I assume that you are trying to tell me something, but I am too dumb to 
understand it.


That section says the innerHTML DOM attribute of all HTMLElement and 
HTMLDocument nodes returns A SERIALISATION of the node's children using 
the HTML syntax.   [emphasis added]


A given DOM may have multiple, valid, HTML5 serializations.

I am asking whether there is interest in identifying ONE standard 
serialization that everybody who wishes to comply with could do so.


- Sam Ruby


Re: [whatwg] Standard DOM Serialization? [was :Common Subset]

2006-12-09 Thread Sam Ruby

Henri Sivonen wrote:

On Dec 10, 2006, at 02:09, Sam Ruby wrote:

I am asking whether there is interest in identifying ONE standard 
serialization that everybody who wishes to comply with could do so.
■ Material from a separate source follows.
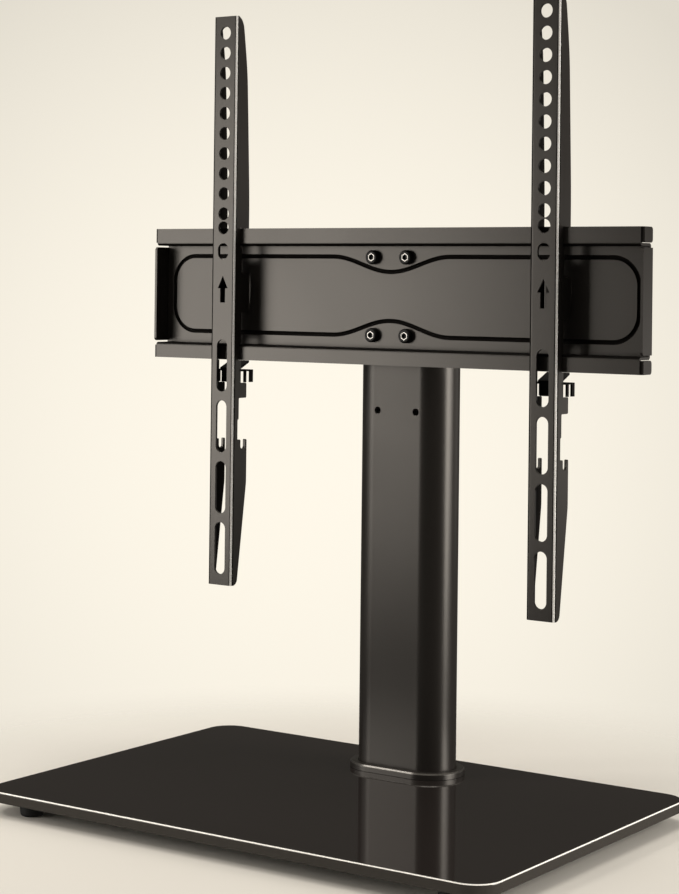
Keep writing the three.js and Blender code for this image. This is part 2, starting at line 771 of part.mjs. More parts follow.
// The outline of a flange, seen from the side, from the arm's top down to its toe
function flangeOutline() {
  const corners = [onArm(-overrun, 0), onArm(armSheet, 0)];
  for (const [dropShare, depthShare] of upperFlangeShares) {
    corners.push(onArm(flangeDepth * depthShare, hookDrop * dropShare));
  }
  corners.push(
    onArm(flangeDepth, tongueDrop, hookRounding),
    onArm(tongueFrontDepth, tongueDrop, hookRounding),
    onArm(tongueFrontDepth, hookDrop),
    onArm(railDepth, hookDrop),
    onArm(railDepth, upperShelfDrop),
    onArm(flangeRecessDepth, upperShelfDrop),
  );
  let drop = upperShelfDrop + flangeEarDrop;
  corners.push(onArm(flangeRecessDepth, drop));
  drop += flangeEarSlope;
  corners.push(onArm(flangeEarDepth, drop, armCornerRounding));
  drop += flangeEarLength;
  corners.push(
    onArm(flangeEarDepth, drop, hookRounding),
    onArm(flangeRecessDepth, drop + hookRounding),
    onArm(flangeRecessDepth, lowerShelfDrop),
    onArm(railDepth, lowerShelfDrop),
    onArm(railDepth, lowerLipDrop),
    onArm(lockWayDepth, lowerLipDrop),
    onArm(lockWayDepth, ledgeDrop),
    onArm(ledgeDepth, ledgeDrop, hookRounding),
  );
  drop = ledgeDrop + ledgeHeight;
  corners.push(onArm(ledgeDepth, drop, hookRounding), onArm(neckDepth, drop));
  drop += neckHeight;
  corners.push(onArm(neckDepth, drop), onArm(waistDepth, drop));
  drop += waistHeight;
  corners.push(
    onArm(waistDepth, drop),
    onArm(lowerEarSlotFront, drop, hookRounding),
    onArm(lowerEarSlotFront, drop + lowerEarSlotDepth),
    onArm(lowerEarSlotBack, drop + lowerEarSlotDepth),
    onArm(lowerEarSlotBack, drop),
    onArm(flangeDepth, drop, hookRounding),
    onArm(flangeDepth, drop + lowerEarHeight, armCornerRounding),
    onArm(toeDepth, armLength, toeRounding),
    onArm(-overrun, armLength),
  );
  return roundedOutline(corners);
}

// Tools for the holes in a web
function webTool(outline) {
  return facing(outline, armFrontY - overrun, armFrontY + armSheet + overrun);
}

function slotTool(top, length) {
  const middleZ = armTopZ - top - length / 2;
  return webTool(roundedRectangle(2 * armHoleRadius, length, armHoleRadius, 0, middleZ));
}

function arrowTool() {
  const tipZ = armTopZ - armArrowTop;
  const headZ = tipZ - armArrowHeadLength;
  const tailZ = tipZ - armArrowLength;
  const head = armArrowHeadWidth / 2;
  const shaft = armArrowShaftWidth / 2;
  return webTool(
    roundedOutline([
      [0, tipZ],
      [head, headZ],
      [shaft, headZ],
      [shaft, tailZ],
      [-shaft, tailZ],
      [-shaft, headZ],
      [-head, headZ],
    ]),
  );
}

function armTools() {
  const drops = [armOddHole];
  for (let i = 0; i < armHoleCount; i += 1) {
    drops.push(armFirstHole + i * armHolePitch);
  }
  const tools = drops.map((drop) => {
    return roundAlongY(0, armTopZ - drop, armHoleRadius, armFrontY - overrun, armFrontY + armSheet + overrun);
  });
  tools.push(slotTool(armShortSlotTop, armShortSlotLength), arrowTool());
  for (let i = 0; i < armSlotCount; i += 1) {
    tools.push(slotTool(armSlotTop + i * armSlotPitch, armSlotLength));
  }
  return tools;
}

// An arm: a folded channel, its flanges trimmed to their outline, its web pierced
const armSideX = armWidth / 2 - armSheet / 2;
const armMiddleY = armFrontY + armSheet / 2;
const armOpenY = armFrontY + flangeDepth + overrun;
const channelSection = foldedSheet(
  [
    [-armSideX, armOpenY],
    [-armSideX, armMiddleY],
    [armSideX, armMiddleY],
    [armSideX, armOpenY],
  ],
  armSheet,
  armBend,
);
const channel = upright(channelSection, armTopZ - armLength, armTopZ);
const trim = sideways(flangeOutline(), -armWidth / 2 - overrun, armWidth / 2 + overrun);
const armGeometry = toGeometry(cutAll(channel.intersect(trim), armTools()));

// A lock: a bridge over both flanges, a web and a sloping tongue between them, four posts outside
function lockBlock(fromX, toX, fromDepth, toDepth, topDrop, bottomDrop) {
  return block(
    Math.min(fromX, toX),
    Math.max(fromX, toX),
    armFrontY + fromDepth,
    armFrontY + toDepth,
    armTopZ - bottomDrop,
    armTopZ - topDrop,
  );
}

function lockSolid() {
  const bottom = ledgeDrop - lockGap;
  const top = bottom - lockHeight;
  const underBridge = top + lockBridgeHeight;
  const front = lockWayDepth + lockGap;
  const webBack = front + lockSheet;
  const inner = armWidth / 2 + rideGap;
  const outer = inner + lockSheet;
  const pieces = [
    lockBlock(-outer, outer, front, front + lockFingerEnd, top, underBridge),
    lockBlock(-lockWebWidth / 2, lockWebWidth / 2, front, webBack, top, bottom),
  ];
  const tipTop = top - lockTongueRise;
  const tongueOutline = roundedOutline([
    onArm(front, underBridge),
    onArm(front, top - lockBridgeHeight),
    onArm(front + lockTongueReach, tipTop),
    onArm(front + lockTongueReach, tipTop + lockTongueSheet),
    onArm(webBack, top),
    onArm(webBack, underBridge),
  ]);
  const tongueSide = armWidth / 2 - armSheet - lockTongueGap;
  pieces.push(sideways(tongueOutline, -tongueSide, tongueSide));
  for (const side of [-1, 1]) {
    for (const [start, end] of [
      [lockPostStart, lockPostEnd],
      [lockFingerStart, lockFingerEnd],
    ]) {
      pieces.push(lockBlock(side * inner, side * outer, front + start, front + end, top, bottom));
    }
  }
  return joinAll(pieces);
}

const lockGeometry = toGeometry(lockSolid());
for (const [side, x] of [
  ["left", armEndInset - plateWidth / 2],
  ["right", plateWidth / 2 - armEndInset],
]) {
  addPiece(`${side}_arm`, armGeometry, blackPaint, new THREE.Vector3(x, 0, 0));
  addPiece(`${side}_lock`, lockGeometry, blackPlastic, new THREE.Vector3(x, 0, 0));
}

export default stand;
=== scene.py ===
import math

import bmesh
import bpy
from mathutils import Matrix, Vector


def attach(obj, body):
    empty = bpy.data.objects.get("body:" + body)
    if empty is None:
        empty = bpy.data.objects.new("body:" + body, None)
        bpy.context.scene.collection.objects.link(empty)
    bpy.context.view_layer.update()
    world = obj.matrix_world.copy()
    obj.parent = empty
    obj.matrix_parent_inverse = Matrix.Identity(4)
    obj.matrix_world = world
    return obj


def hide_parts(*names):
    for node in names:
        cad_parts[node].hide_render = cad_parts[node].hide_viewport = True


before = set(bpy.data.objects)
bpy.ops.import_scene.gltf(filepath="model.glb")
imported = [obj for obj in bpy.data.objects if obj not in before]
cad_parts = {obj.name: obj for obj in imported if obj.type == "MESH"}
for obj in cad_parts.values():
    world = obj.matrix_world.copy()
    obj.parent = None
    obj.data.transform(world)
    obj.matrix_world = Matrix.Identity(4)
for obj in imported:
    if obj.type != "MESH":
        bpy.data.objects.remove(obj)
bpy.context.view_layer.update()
print("frame loaded with", len(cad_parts), "solids")

# Lengths are in millimetres unless they say metres, and settle() scales each piece once
mm = 0.001
quarterTurn = math.pi / 2
weldGap = 0.002
cornerGap = 0.01  # what a full round leaves of a straight side, so that its corners don't meet
leastFold = 0.5  # radians; folds are sharper than this, and flat joints in a sheet aren't
sharpAngle = math.radians(32)
facets = {
    "corner": 8, "fold": 8, "tab": 6, "softEdge": 2,
    "glassCorner": 16, "hole": 32, "turned": 48, "hexagon": 6,
}
camera = {
    "turn": 34.6598,  # degrees round the stand, from straight in front
    "pitch": 0.4148,
    "roll": 0.6649,
    "place": (881.63, -1277.56, 385.80),
    "focalPixels": 2149.82,
    "middleColumn": 339.5,
    "middleRow": 266.26,
    "frame": (679, 894),
    "sensor": 36,
}


def makeCamera(settings):
    turn, pitch, roll = (math.radians(settings[name]) for name in ("turn", "pitch", "roll"))
    flat = math.cos(pitch)
    forward = Vector((-math.sin(turn) * flat, math.cos(turn) * flat, math.sin(pitch)))
    level = Vector((math.cos(turn), math.sin(turn), 0))
    up = level.cross(forward)
    across = level * math.cos(roll) + up * math.sin(roll)
    upright = up * math.cos(roll) - level * math.sin(roll)
    wide, high = settings["frame"]
    lens = bpy.data.cameras.new("photographCamera")
    lens.sensor_width = settings["sensor"]
    lens.lens = settings["focalPixels"] * settings["sensor"] / high
    lens.shift_x = (wide / 2 - settings["middleColumn"]) / high
    lens.shift_y = (settings["middleRow"] - high / 2) / high
    made = bpy.data.objects.new("photographCamera", lens)
    bpy.context.scene.collection.objects.link(made)
    axes = Matrix((across, upright, -forward)).transposed()
    made.matrix_world = Matrix.Translation(Vector(settings["place"]) * mm) @ axes.to_4x4()
    bpy.context.scene.camera = made


makeCamera(camera)


# A socket that can stand in sums; node() makes any other node beside it
class Wire:
    def __init__(self, tree, socket=None):
        self.tree = tree
        self.socket = socket

    def node(self, kind, settings=None, sockets=None, output=0):
        made = self.tree.nodes.new(kind)
        for name, value in (settings or {}).items():
            setattr(made, name, value)
        for name, value in (sockets or {}).items():
            if isinstance(value, Wire):
                self.tree.links.new(value.socket, made.inputs[name])
            else:
                made.inputs[name].default_value = value
        return Wire(self.tree, made.outputs[output])

    def maths(self, operation, first, second):
        return self.node("ShaderNodeMath", {"operation": operation}, {0: first, 1: second})

    def __add__(self, other):
        return self.maths("ADD", self, other)

    def __mul__(self, other):
        return self.maths("MULTIPLY", self, other)

    # 0 below low, 1 above high, smooth between
    def rising(self, low, high):
        settings = {"interpolation_type": "SMOOTHSTEP"}
        return self.node("ShaderNodeMapRange", settings, {0: self, 1: low, 2: high})

    def noise(self, scale, detail=3.0, rough=0.5):
        places = self.node("ShaderNodeTexCoord", output="Object")
        sockets = {"Vector": places, "Scale": scale, "Detail": detail, "Roughness": rough}
        return self.node("ShaderNodeTexNoise", sockets=sockets)

    def blend(self, share, first, second):
        settings = {"data_type": "RGBA"}
        sockets = {0: share, 6: first, 7: second}
        return self.node("ShaderNodeMix", settings, sockets, output=2)

    def facingUp(self):
        normal = self.node("ShaderNodeNewGeometry", output="Normal")
        return self.node("ShaderNodeSeparateXYZ", sockets={0: normal}, output=2)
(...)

Why? For digital signatures? For comparing parse trees from different 
parsers?


My train of thought started with the sharing of test cases, and when 
coupled with the discussion on the common subset; when put together I 
was wondering if there would be a relation between the two.


I (obviously) hadn't considered innerHTML.  *IF* there were interest in 
changing this (something which I presume is *NOT* the case) and *IF* a 
common subset between XHTML5 and HTML5 was viable (plausible but not 
certain) *THEN* the confusing difference in meaning between innerHTML in 
an XML and HTML context could be resolved.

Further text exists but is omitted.